Appreciate everyone's help, but I am still experience problems. Back to the Wavershare S3 Zero board, I downloaded _adafruit-circuitpython-waveshare_esp32_s3_zero-en_US-20240613-main-PR9325-03e42a8.uf2_ and installed it. Did it a couple times due to still having problems. The boot_out.txt reads:

Adafruit CircuitPython 9.1.0-beta.3-28-g03e42a8c0c on 2024-06-13; Waveshare ESP32-S3-Zero with ESP32S3 Board ID:waveshare_esp32_s3_zero UID:437BAD9541C4

There is a more recent version by one day but it is (name truncated) ...PR9318-ed5591c.uf2 so I didn't try that one as 9318 is earlier than 9325.

Am downloading the correct version (first file name listed above)? And does the text_out indicate the contents match the file name?

I ask because as I am playing with it I am experiencing disconnects, resets, and the full brightness WHITE NeoPixel issue. However the code either restarts or remains running (see it on my TFT) in the case of the white neopixel. I have not experienced any safe mode crashed due to internal watchdog, so I guess that is something.

dhalbert commented 2 weeks ago

Sorry to hear that. Which pin are you using, and do you know whether it's an ADC1 or an ADC2 pin? The UF2 you're downloading is correct. PR's (pull requests) are not merged in order so the order is not significant.

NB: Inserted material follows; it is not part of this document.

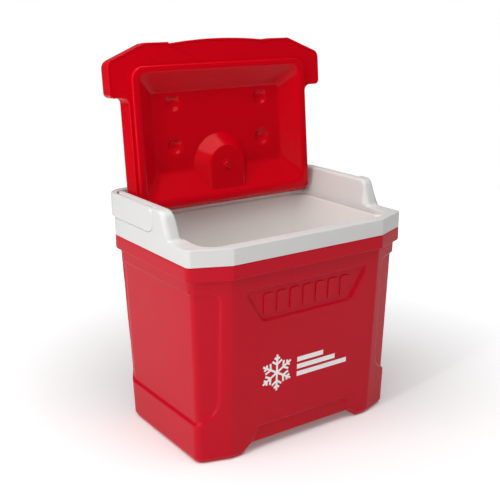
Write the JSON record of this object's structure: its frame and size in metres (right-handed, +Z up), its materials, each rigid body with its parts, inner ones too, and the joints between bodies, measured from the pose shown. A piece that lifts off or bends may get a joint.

Timeline8 commented 2 weeks ago

D7 & D8 so IO7 & IO8 which go to GPIO7 & GPIO8 of the S3 (fortunately Waveshare kept numbers the same on the board vs the ESP32) which according to the datasheet for the ESP32-S3 is ADC1

(cut & pasted from table in datasheet)

ADC1_CH6 GPIO7 ADC1_CH7 GPIO8

My full code that I am running at this moment where I am seeing this is ...

import gc
import time
import board
import neopixel
from random import randint
import busio
import displayio
from fourwire import FourWire
from adafruit_st7789 import ST7789
from adafruit_thermistor import Thermistor

displayio.release_displays()

spi = busio.SPI(clock=board.D1, MOSI=board.D2)
tft_res = board.D3
tft_dc = board.D4
tft_cs = board.D5
tft_blk = board.D6  # TFT's backlight control

display_bus = FourWire(spi, command=tft_dc, chip_select=tft_cs, reset=tft_res)
display = ST7789(
    display_bus,
    width=240,
    height=135,
    rowstart=40,  # (320 - width) / 2
    colstart=53,  # (240 - height) / 2
    rotation=270,
    backlight_pin=tft_blk,
)

# Row and column start above are because ST7789 driver is for 320x240 display
# size so need to center real display in that virtual space.

display.brightness = 1.0  # between 0 and 1

led = neopixel.NeoPixel(board.NEOPIXEL, 1, brightness=0.03)

# Setup thermistor for readings
# pin, resistor, therm, @temp, beta, therm on high side
therm7 = Thermistor(board.D7, 10000, 10000, 25, 3695, high_side=True)
therm8 = Thermistor(board.D8, 10000, 10000, 25, 3695, high_side=True)

def get_average_temp(pin):
    readings = []

    for _ in range(5):
        reading = pin.temperature
        readings.append(reading)
        time.sleep(0.02)  # 20ms delay between readings

    average_temp_c = sum(readings) / len(readings)  # Average the C reading
    average_temp_f = (average_temp_c * 1.9) + 32  # Convert the Ave C Reading to F

    return average_temp_c, average_temp_f

# main loop
count = 0
while True:
    count += 1
    print(count, f"{gc.mem_alloc()=}")

    average_temp_c, average_temp_f = get_average_temp(therm7)
    print(
        f"  therm7 : {average_temp_c:.1f}\u00b0C {average_temp_f:.1f}\u00b0F"
    )

    average_temp_c, average_temp_f = get_average_temp(therm8)
    print(
        f"  therm8 : {average_temp_c:.1f}\u00b0C {average_temp_f:.1f}\u00b0F\n\n"
    )

    led[0] = (randint(0, 255), randint(0, 255), randint(0, 255))

    time.sleep(0.1)
bill88t commented 1 week ago

Adding this here to note how the bug looks with #9344. (Link goes to the Adafruit Discord server) https://discord.com/channels/327254708534116352/327298996332658690/1252425213765877882

Timeline8 commented 1 week ago

CONFIG_FREERTOS_UNICORE=y, so that only one core is used: problem seems to go away. That would explain why ESP32-S2,which has only one core, doesn't have the problem.

Circling back to this comment, which was before you thought it was fixed only for us to find it may not be, is this statement still true? And if so, is this something that can be done through CircuitPython?

I ask because as I try to decide which single configuration to use going forward on my project using S3 modules would be great if I could just configure it to one core if that hides the problem for now. If not, I may be looking at the Pi Pico W as my core board. The idea being a single design using the same components and configuration (MCU, display, sensors, etc.) in order to facilitate having any change or update later be an easy roll out to all my deployments.